Snot and former Bad Wolves guitarist Doc Coyle has pushed back on what he calls the “pretentious gatekeeping” surrounding Sleep Token’s meteoric rise, slamming the recent wave of online hate in a new op-ed for Metal Hammer.

Sleep Token’s new album Even In Arcadia delivered one of the biggest sales weeks for a rock act in recent years, but the success has drawn a loud backlash online, particularly from corners of the metalcore community.

“In spite of, or maybe due to, this commercial triumph, the backlash has been harsh and swift,” Coyle wrote. “The metalcore online discourse, as I said, is a nightmare.”

“My Twitter feed reads like a revolt against Sleep Token. The most common refrain is some version of, ‘This band should not be allowed to be called metal anymore!’ Many find the cult-like devotion of their fans to be repulsive.”

Coyle points to a string of harsh critiques, from Pitchfork to Anthony Fantano, but suggests there’s more at play than just taste. “This isn’t critique – it’s antipathy, revulsion, wholesale rejection,” he says. “But the subtext gives away the game. Sleep Token’s crime is not their artistic choices; it’s the audacity to become the most popular rock act on earth with those choices.”

He goes on to defend the band’s blend of heavy and pop elements, arguing that other artists – like Opeth, Myrkur, and Devin Townsend – are celebrated for being experimental, while Sleep Token are attacked.

“My biggest pushback against this line of critique is against the idea that Sleep Token’s lean into pop discredits their metal bona fides, or that they are doing pop poorly,” he writes. “In my estimation, since Bring Me The Horizon released their polarizing album, amo (2019), pop has burrowed its way into metalcore’s DNA…Many of the top dogs are already swimming in this pool. But Sleep Token crossed some invisible purity line, breaching the social contract.”

Coyle also singles out the backlash as part of a broader issue with fan culture in heavy music: “I don’t begrudge anyone who dislikes the album or the band. What bothers me is the coalitions of lynch mobs against popular heavy bands as a trend. It’s knee-jerk contrarianism to dislike what the masses like. I don’t think that’s cool.”

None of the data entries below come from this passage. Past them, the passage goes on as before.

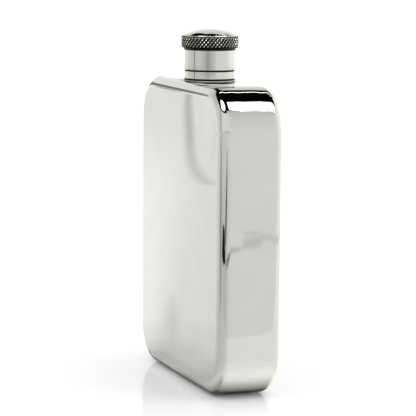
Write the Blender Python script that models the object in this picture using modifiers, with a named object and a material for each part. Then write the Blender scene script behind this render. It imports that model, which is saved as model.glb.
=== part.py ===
"""A pocket hip flask: two pressed half shells, a threaded neck and a knurled screw cap.

The flask stands on its base. The origin is the centre of the base, +X runs across the broad
faces, +Y through the thickness and +Z up the neck. Every size is in metres.
"""

import math

import bmesh
import bpy

MM = 0.001
CLEARANCE = 0.3 * MM  # between any two pieces

# Body
BODY_WIDTH = 90.2 * MM
BODY_DEPTH = 23.7 * MM
BODY_HEIGHT = 108.5 * MM
CORNER_RADIUS = 15.0 * MM  # of the outline of a broad face
EDGE_RADIUS = 4.1 * MM  # between a broad face and the band round it
SHEET = 0.8 * MM
CORNER_SEGMENTS = 10
EDGE_SEGMENTS = 4

# Neck. Heights from here on are above the top of the body.
BORE_RADIUS = 6.0 * MM
NECK_RADIUS = 6.8 * MM
NECK_TOP = 11.7 * MM
FLANGE_RADIUS = 8.8 * MM
FLANGE_THICKNESS = 0.9 * MM
FLANGE_GAP = 0.4 * MM  # under the sheet
COLLAR_RADIUS = 9.05 * MM
COLLAR_TOP = 3.55 * MM

# Thread, right-handed
PITCH = 2.0 * MM
THREAD_DEPTH = 0.6 * MM
CREST_WIDTH = 0.4 * MM
FLANK_SLOPE = 0.5  # axial run for each unit of depth
ROOT_SINK = 0.25 * MM  # how far a ridge is sunk into its wall
FADED_HEIGHT = 0.15 * MM  # of a ridge at its ends, which is less than it is sunk
NECK_THREAD_START = 4.9 * MM
NECK_THREAD_TURNS = 3.0
CAP_THREAD_TURNS = 2.5
FADE_TURNS = 0.25
THREAD_STEPS = 32  # to a turn

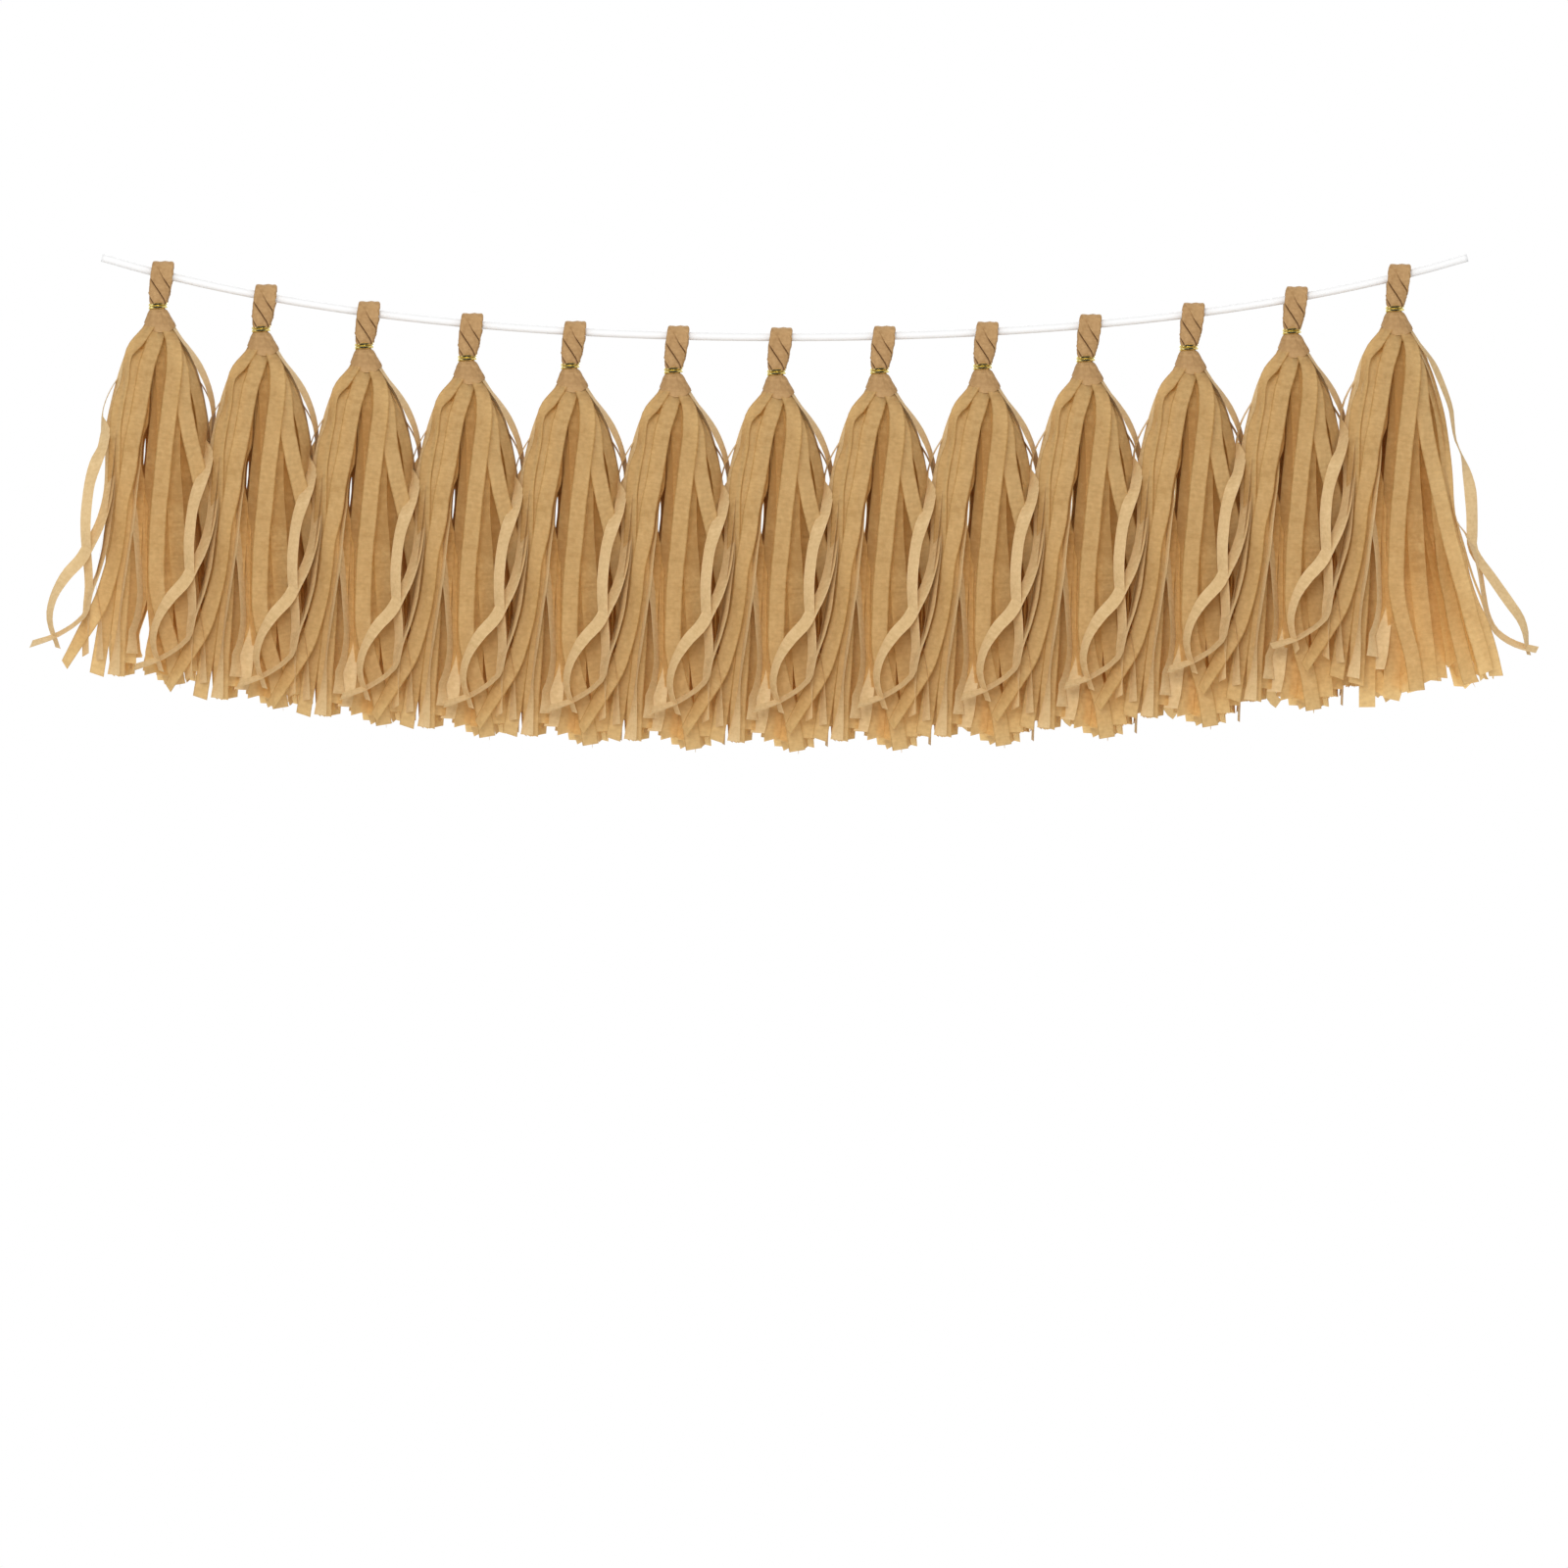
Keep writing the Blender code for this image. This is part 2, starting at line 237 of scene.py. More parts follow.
# how far at most its middle cups in or out, and the same of that
STRIP_CUP = 1.44
CUP_PITCH = 0.018
CUP_BEGINS = 50
# how far a strip's edges stand out where it leaves the band, and over what length that ends
ROOT_HUG = 1.3
ROOT_LENGTH = 22
# how far out of square an end is cut, where across the strip its level is read, and the least last step
END_SLANT = 1.6
CUT_PLACES = (-0.8, -0.4, 0.0, 0.4, 0.8)
LAST_STEP = 2
# half a strip's width in its UV, where each strip is one unit wide
STRIP_HALF_UV = 0.45

# Each strip is a run of stations: millimetres to the right of the wire's centre, to the back of it and
# below it, and the degrees by which the strip's face is turned from the front.
FRONT_STRIPS = {
    "left": [
        (-4.6, -5.2, 9.5, -48), (-6.6, -7.2, 13.4, -48), (-9.6, -10.4, 18, -44), (-12.9, -13, 23, -38),
        (-17.7, -16, 31, -60), (-20, -19, 47, -58), (-23.4, -21, 60, -42), (-25.2, -22.5, 75, -45),
        (-26, -23.5, 100, -40), (-26.5, -24, 130, -35), (-27.5, -25, 160, -35), (-31, -26, 190, -30),
        (-36.5, -27, 226, -25),
    ],
    "left_under": [
        (-2.2, -2.8, 11, -20), (-3.6, -4.6, 15, -18), (-8.2, -10.5, 25, -15), (-12, -17.5, 36, -15),
        (-15, -22.5, 58, -14), (-17.5, -25, 80, -12), (-19, -26, 110, -12), (-20, -27, 140, -12),
        (-21, -28, 170, -18), (-23, -28.5, 200, -16), (-24.5, -28.5, 230, -12),
    ],
    "middle_left": [
        (0.8, -6.6, 11.5, 0), (0.3, -9.2, 16, 0), (-1.2, -12.6, 20, -2), (-2.9, -16.0, 26, -10),
        (-6, -20.5, 36, -8), (-9.2, -25, 54, -12), (-12, -28, 70, -10), (-15.1, -29.3, 85, -8),
        (-17, -30, 100, -10), (-20.9, -30.5, 120, -32), (-23, -31, 138, -34), (-26.3, -31.5, 157, -24),
        (-30.4, -32, 172, -16), (-34.9, -32.5, 184, -10), (-41.8, -33, 196, -22), (-49, -33, 208, -42),
        (-56, -33, 220, -54),
    ],
    "middle_right": [
        (5.6, -5.4, 11, 45), (7.4, -7.3, 15, 46), (9.0, -10.2, 19.5, 38), (10.4, -14.5, 25, 25),
        (10.4, -20, 41, 5), (8.5, -24.5, 57, 5), (6.4, -27.5, 75, 3), (4.7, -28.8, 90, 3),
        (3.2, -29.5, 107, 0), (1.2, -30, 127, 0), (0, -30, 157, 0), (0.4, -29.5, 174, 2),
        (4, -28.5, 192, 8), (9.5, -27.5, 212, 12), (13.4, -27, 238, 12),
    ],
    "right_under": [
        (5, -3.8, 11, 35), (6.2, -5.2, 16, 30), (9, -10, 25, 15), (10.3, -14.5, 40, 10),
        (9.8, -18.5, 60, 8), (9.4, -21, 80, 5), (9.6, -22.5, 100, 5), (11, -23, 120, 5),
        (12, -23.5, 138, 4), (13.4, -23.5, 160, 4), (15.2, -23, 180, 4), (17.6, -22.5, 200, 6),
        (21.4, -22, 238, 8),
    ],
    "inner_left": [
        (-2, -5.5, 11, -8), (-3, -7.5, 16, -8), (-6, -12, 27, -8), (-8, -15, 40, -8),
        (-9.5, -18.5, 60, -8), (-11, -20, 90, -6), (-13, -21, 120, -5), (-14.5, -21.5, 150, -5),
        (-16.5, -22, 178, -5), (-17.5, -22, 200, -5), (-17.6, -22, 220, -5), (-17.6, -22, 246, -5),
    ],
    "inner_middle": [
        (3, -2.5, 11, 10), (3.6, -3.8, 16, 8), (4.8, -8, 27, 0), (4.2, -12, 38, 0), (2.6, -15, 55, 0),
        (0.2, -17, 75, 0), (-2.2, -18.5, 100, 0), (-3.4, -19.5, 120, 0), (-3.4, -20.5, 140, 0),
        (-2, -21.5, 165, 0), (-1, -22, 190, 0), (-2, -22, 210, 0), (-3, -22, 240, 0),
    ],
    "inner_low": [
        (2, -2, 11, 0), (2.5, -3, 16, 0), (3.5, -6, 30, 0), (3.5, -10, 60, 0), (2, -13, 100, 0),
        (2, -15.5, 140, 0), (3.4, -18, 180, 2), (4.4, -20, 210, 2), (4.6, -20.5, 240, 2),
    ],
    "inner_right": [
        (4.5, -3, 11, 45), (6, -4, 16, 45), (11.5, -7, 30, 35), (16, -9, 55, 30), (18, -11, 80, 25),
        (19, -12, 110, 25), (19, -12.5, 140, 20), (19.5, -13, 160, 20), (21, -13, 180, 18),
        (24, -13, 200, 18), (27, -13, 226, 18),
    ],
    "loop_left": [
        (-6, -2, 9.5, -72), (-8.6, -2.5, 14, -70), (-16, -5, 25, -66), (-21.5, -8, 40, -62),
        (-26, -11, 60, -55), (-28.7, -14, 78, -52), (-28.6, -18, 95, -50), (-29.6, -23, 112, -52),
        (-32, -28, 125, -52), (-36, -32, 137, -50), (-41, -33.5, 146, -44), (-46, -34.5, 155, -40),
        (-55, -35, 165, -44), (-62, -35, 176.6, -58), (-65, -35, 188.5, -64), (-64.3, -35, 197, -69),
        (-61.5, -35, 206.5, -72), (-60.5, -35, 210, -72),
    ],
    "bowed_left": [
        (-6.5, 0, 9.5, -85), (-9.2, 0.3, 14, -85), (-15.5, 1, 27, -85), (-21.8, 0, 40, -84),
        (-28.5, -3, 51, -84), (-32, -6, 59.5, -84), (-33.5, -9, 69.5, -80), (-31.8, -14, 77, -50),
        (-33, -20, 86, -52), (-37, -26, 96, -40), (-41.3, -30, 110, -48), (-43, -31.5, 125, -48),
        (-43.3, -32, 138, -50), (-43, -32, 150, -53), (-42, -32, 163, -56), (-41.8, -32, 173, -58),
        (-43, -32, 184, -60), (-43.5, -32, 200, -64), (-43.2, -32, 214, -64),
    ],
    "crossing_left": [
        (-6.5, -2, 9.5, -75), (-9, -3, 14, -74), (-18, -9, 35, -70), (-24, -14, 60, -66),
        (-26, -19, 90, -66), (-28, -24, 120, -66), (-31, -29, 145, -68), (-35.5, -33, 162, -72),
        (-40, -35.5, 175, -70), (-43, -36.3, 188, -70), (-48, -36.5, 193.5, -72), (-54, -36.5, 198, -72),
        (-63, -36.5, 203, -70), (-76.5, -36.5, 207.2, -66),
    ],
    "edge_left": [
        (-6, -2, 10.5, -70), (-8.8, -2.6, 15, -70), (-19, -12, 35, -66), (-25, -18, 70, -75),
        (-27.5, -22, 105, -85), (-31, -27, 130, -88), (-33.5, -29, 145, -88), (-35.5, -30, 160, -88),
        (-36.5, -30, 170, -88), (-35, -30, 190, -80), (-34.5, -30, 217, -60),
    ],
    "slim_left": [
        (-2, -4, 11, -40), (-3, -5.5, 16, -50), (-5.5, -9, 27, -60), (-7.5, -12, 40, -70),
        (-8.5, -16, 65, -78), (-10, -23, 90, -78), (-12.3, -29, 110, -76), (-14.6, -30.5, 130, -74),
        (-17.3, -31, 150, -74), (-20.3, -31.5, 172, -76), (-22.5, -31.5, 190, -80),
        (-24.5, -31, 210, -58), (-26.5, -30.5, 226, -40),
    ],
    "curl_low": [
        (-2, -3.5, 11, 0), (-3, -5, 16, 0), (-6.5, -9, 30, 0), (-11, -13.5, 60, 10), (-15, -18, 90, 10),
        (-14.5, -21.5, 120, 40), (-12, -24.5, 145, 66), (-10.5, -26, 165, 70), (-10.4, -27, 180, 70),
        (-12.2, -27.5, 195, 66), (-12.4, -28, 205, 60), (-9.8, -28, 213, 45),
    ],
}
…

Drawing comparisons to the past treatment of Limp Bizkit and Metallica, Coyle warns against repeating the same toxic cycles with Sleep Token and other acts. “This is ‘why we can’t have nice things’ in practice,” he writes. “Hating bands as trends is not cool because trying to be cool isn’t cool. It is another form of conformity, elitism.”

He closes with a simple message: “It’s just music. Just because you have a right to be an asshole about this stuff, doesn’t mean you have to be. Be an outsider. Be a nerd. And it’s okay to sometimes be a basic bitch that likes things that make you feel good.”

The piece lands as Even In Arcadia continues to draw in new fans, with Sleep Token cementing themselves as one of the most polarising – and talked about – bands in heavy music right now.